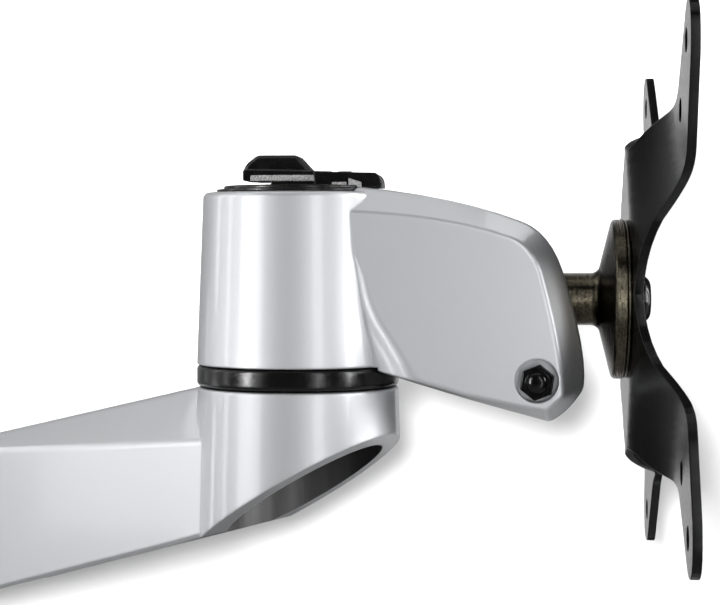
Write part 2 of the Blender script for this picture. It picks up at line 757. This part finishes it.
def plate_rise(y, z):
    """How far the plate is bent forward at a place on the blank."""
    def beyond(line):
        distance, slant = line
        return math.cos(slant) * abs(y) + math.sin(slant) * abs(z) - distance

    past, over = max(beyond(FAR_BEND if y > 0 else NEAR_BEND), 0), beyond(BEND_END)
    # 0 where the bend starts, 1 at the crease that ends it, and more on the flat tip
    share = past / (past - over) if over < 0 else 1 + over / 30
    gentle_start = 1 - 0.6 * max(1 - share, 0) ** 3
    sloped = PLATE_RISE * share * gentle_start
    near_crease = max(1 - abs(sloped - PLATE_RISE) / 1.4, 0)
    return min(sloped, PLATE_RISE) - 0.35 * near_crease ** 2


def circle(y, z, r, sides=40):
    turns = [2 * math.pi * i / sides for i in range(sides)]
    return [(y + r * math.cos(a), z + r * math.sin(a)) for a in turns]


def plate_blank():
    """The flat sheet with its holes, lying in the XY plane."""
    quarter = plate_quarter()
    outline = quarter + [(0, 33.6)] + [(-y, z) for y, z in reversed(quarter)]
    lower = [(y, -z) for y, z in outline[1:-1]]
    flat = bpy.data.curves.new("blank", "CURVE")
    flat.dimensions, flat.fill_mode = "2D", "BOTH"
    flat.extrude, flat.bevel_depth, flat.bevel_resolution = PLATE_T / 2 - PLATE_EDGE, PLATE_EDGE, 2
    flat.offset = -PLATE_EDGE
    holes = [circle(y * at, z * at, SCREEN_HOLE_R)
             for at in SCREEN_HOLES for y in (-1, 1) for z in (-1, 1)]
    for points in [outline + list(reversed(lower)), *holes, circle(0, 0, CLEAR_R)]:
        spline = flat.splines.new("POLY")
        spline.points.add(len(points) - 1)
        spline.use_cyclic_u = True
        for point, (y, z) in zip(spline.points, points):
            point.co = (y, z, 0, 1)
    blank = bpy.data.objects.new("blank", flat)
    bpy.context.scene.collection.objects.link(blank)
    bpy.context.view_layer.update()
    bm = bmesh.new()
    bm.from_mesh(blank.evaluated_get(bpy.context.evaluated_depsgraph_get()).to_mesh())
    bpy.data.objects.remove(blank)
    bmesh.ops.remove_doubles(bm, verts=bm.verts, dist=1e-4)
    return bm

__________

» **Stated task**:
Repeat the material above exactly.

» **Task answer**:
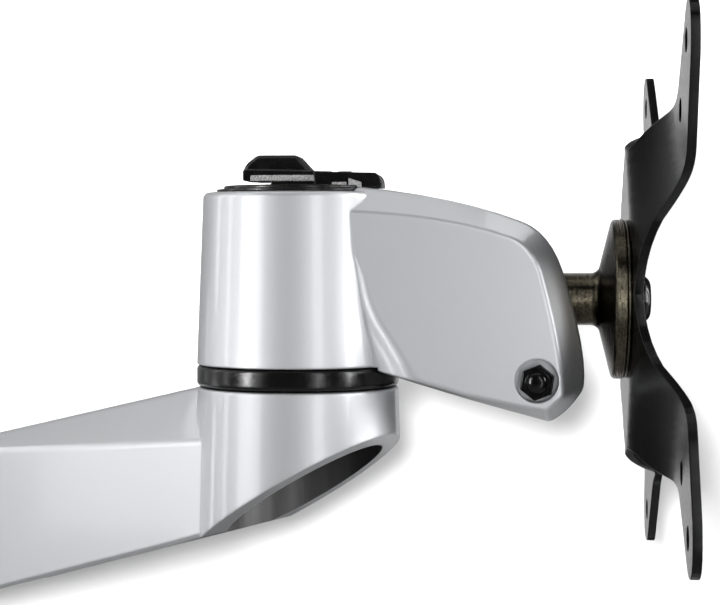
Write part 2 of the Blender script for this picture. It picks up at line 757. This part finishes it.
def plate_rise(y, z):
    """How far the plate is bent forward at a place on the blank."""
    def beyond(line):
        distance, slant = line
        return math.cos(slant) * abs(y) + math.sin(slant) * abs(z) - distance

    past, over = max(beyond(FAR_BEND if y > 0 else NEAR_BEND), 0), beyond(BEND_END)
    # 0 where the bend starts, 1 at the crease that ends it, and more on the flat tip
    share = past / (past - over) if over < 0 else 1 + over / 30
    gentle_start = 1 - 0.6 * max(1 - share, 0) ** 3
    sloped = PLATE_RISE * share * gentle_start
    near_crease = max(1 - abs(sloped - PLATE_RISE) / 1.4, 0)
    return min(sloped, PLATE_RISE) - 0.35 * near_crease ** 2


def circle(y, z, r, sides=40):
    turns = [2 * math.pi * i / sides for i in range(sides)]
    return [(y + r * math.cos(a), z + r * math.sin(a)) for a in turns]


def plate_blank():
    """The flat sheet with its holes, lying in the XY plane."""
    quarter = plate_quarter()
    outline = quarter + [(0, 33.6)] + [(-y, z) for y, z in reversed(quarter)]
    lower = [(y, -z) for y, z in outline[1:-1]]
    flat = bpy.data.curves.new("blank", "CURVE")
    flat.dimensions, flat.fill_mode = "2D", "BOTH"
    flat.extrude, flat.bevel_depth, flat.bevel_resolution = PLATE_T / 2 - PLATE_EDGE, PLATE_EDGE, 2
    flat.offset = -PLATE_EDGE
    holes = [circle(y * at, z * at, SCREEN_HOLE_R)
             for at in SCREEN_HOLES for y in (-1, 1) for z in (-1, 1)]
    for points in [outline + list(reversed(lower)), *holes, circle(0, 0, CLEAR_R)]:
        spline = flat.splines.new("POLY")
        spline.points.add(len(points) - 1)
        spline.use_cyclic_u = True
        for point, (y, z) in zip(spline.points, points):
            point.co = (y, z, 0, 1)
    blank = bpy.data.objects.new("blank", flat)
    bpy.context.scene.collection.objects.link(blank)
    bpy.context.view_layer.update()
    bm = bmesh.new()
    bm.from_mesh(blank.evaluated_get(bpy.context.evaluated_depsgraph_get()).to_mesh())
    bpy.data.objects.remove(blank)
    bmesh.ops.remove_doubles(bm, verts=bm.verts, dist=1e-4)
    return bm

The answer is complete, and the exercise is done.